Greenpoint Gazette

Rami Metal: Man About Greenpoint

BY Juliet Linderman

If you live, work or hang out in Greenpoint, chances are you’ve seen Rami Metal. Over the past year, Metal has worn multiple hats here in North Brooklyn—and as of Monday morning, he has taken on yet another role, as freshman Councilmember Stephen Levin’s Greenpoint/Williamsburg community liaison. For the last year and change Metal had served as Councilmember David Yassky’s community liaison, and he will continue his duties—and expand his responsibilities—under Levin’s service. Though he’s mostly a behind-the-scenes kind of character, you might catch him at a community board meeting or a ribbon-cutting, an elementary school play or a meeting at Newtown Creek.
“I knew nothing—no, less than nothing—when I started working for Yassky,” Metal said with a chuckle.

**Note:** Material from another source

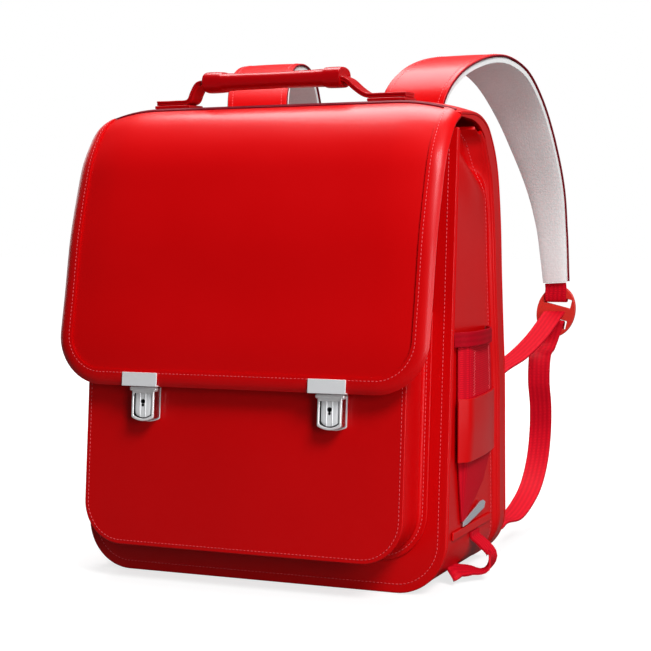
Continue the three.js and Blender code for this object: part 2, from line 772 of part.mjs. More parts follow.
function ovalShape(length, span, slots) {
  const shape = new THREE.Shape();
  shape.absellipse(0, 0, span / 2, length / 2, 0, 2 * Math.PI);
  for (const centre of slots) {
    const hole = new THREE.Path();
    hole.moveTo(-slotLength / 2, centre - slotHeight / 2);
    hole.lineTo(-slotLength / 2, centre + slotHeight / 2);
    hole.lineTo(slotLength / 2, centre + slotHeight / 2);
    hole.lineTo(slotLength / 2, centre - slotHeight / 2);
    hole.closePath();
    shape.holes.push(hole);
  }
  return shape;
}

function buildSlider(sideName, side) {
  const frame = sliderFrame(side);
  const shape = ovalShape(sliderLength, sliderWidth, [slotCentre, -slotCentre]);
  const geometry = new THREE.ExtrudeGeometry(shape, { depth: sliderThickness, bevelEnabled: false, curveSegments: 24 });
  geometry.translate(0, 0, -sliderThickness / 2);
  const axes = new THREE.Matrix4().makeBasis(frame.across, frame.up, frame.across.clone().cross(frame.up));
  geometry.applyMatrix4(axes.setPosition(frame.middle));
  addPiece(`slider_${sideName}`, geometry, redPlastic);
}

// The short webbing sewn into the strap's end, folded through the slider's upper slot.
function buildStrapTab(sideName, side) {
  const frame = sliderFrame(side);
  const stand = webbingStand;
  const turn = slotCentre * Math.cos(sliderTilt) - clearance;
  const below = (rise, out) => point(end.x, frame.middle.y - out, frame.middle.z + rise);
  const [last, end] = smoothPath(strapLine(side), 2).slice(-2);
  const onward = end.clone().sub(last).normalize();
  const line = [
    end.clone().addScaledVector(onward, 3 * clearance),
    end.clone().addScaledVector(onward, 3 * clearance + 1.5 * webbingThickness),
    end.clone().addScaledVector(onward, 3 * clearance + 3 * webbingThickness),
    below(turn + 3 * webbingThickness, stand),
    below(turn + 0.4 * webbingThickness, stand * 0.75),
    below(turn, 0),
    below(turn + 0.4 * webbingThickness, -stand * 0.75),
    below(turn + 3 * webbingThickness, -stand),
    below(sliderLength / 2 - 2 * webbingThickness, -stand),
  ];
  addPiece(`strap_tab_${sideName}`, strapAlong(smoothPath(line, 2), {
    widths: webbingWidth, thickness: webbingThickness, across: point(side, 0, 0), columns: 2,
  }), redWebbing);
}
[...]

He joined Yassky’s team as an intern, in June of 2008, before being officially hired as community liason in late August. “But, I met with community members and asked questions, but mainly I just listened. In this neighborhood especially, there’s a lot to listen to. And I learned.”
But what does a “community liaison” for a councilmember actually do? Much more than you might think. In addition to the day to day dealings with constituents—that is, working on North Brooklyn neighborhood issues like tenant harassment, parking tickets, noise complaints, street cleaning—Metal assisted Yassky in researching and crafting legislation, and rallying for important changes throughout the neighborhood. During his tenure with Yassky, Metal spearheaded the effort to remove the fences that separated Northern Greenpoint streets from the waterfront, worked tirelessly to secure more open space in the Broadway Triangle rezoning proposal, and worked in conjunction with the North Brooklyn Public Arts Coalition to bring public art to the neighborhood, beginning with the India Street mural project.
“This job is very much about problem solving,” Metal said. “I spend a lot of time on the phone, trying to gain an understanding of where community members stand on issues, in order to determine how best to approach a problem. And in the north, the problem is the terms of the 2005 rezoning—open space, parks, affordable housing—we haven’t gotten the basics that the community was promised.”
“I used the 2005 rezoning document as a guidebook for what needed to happen in this community,” Metal said. “But I only had a year and a half.”
Luckily, Metal will now have the opportunity to continue the work he started last council term under the brand new councilmember. In the next four years, Metal pledges to continue to put pressure on the City to realize the terms of the 2005 waterfront rezoning and bring them bare.
“We are not out of the rezoning woods as of yet, and we will continue to press the city to fulfill its obligation,” Metal said. “The issue is also density, affordable housing percentages with regard to new development. It’s a longer, broader conversation that we will continue to have in the next four years. There’s a lot of unfinished business that I was to see through.”
A native New Yorker, Metal has lived in several neighborhoods throughout the borough, many of which within the 33rd district. Though, Metal attests that he feels most at home right here in Greenpoint.
“I love Greenpoint,” Metal said. “If the streets are cleaner, it’s nice to know that I might have had something to do with that, something to do with making the neighborhood better. Also, I’ve met some incredible people here. That’s the most impressive thing—people are so passionate about this community. It’s inspiring.”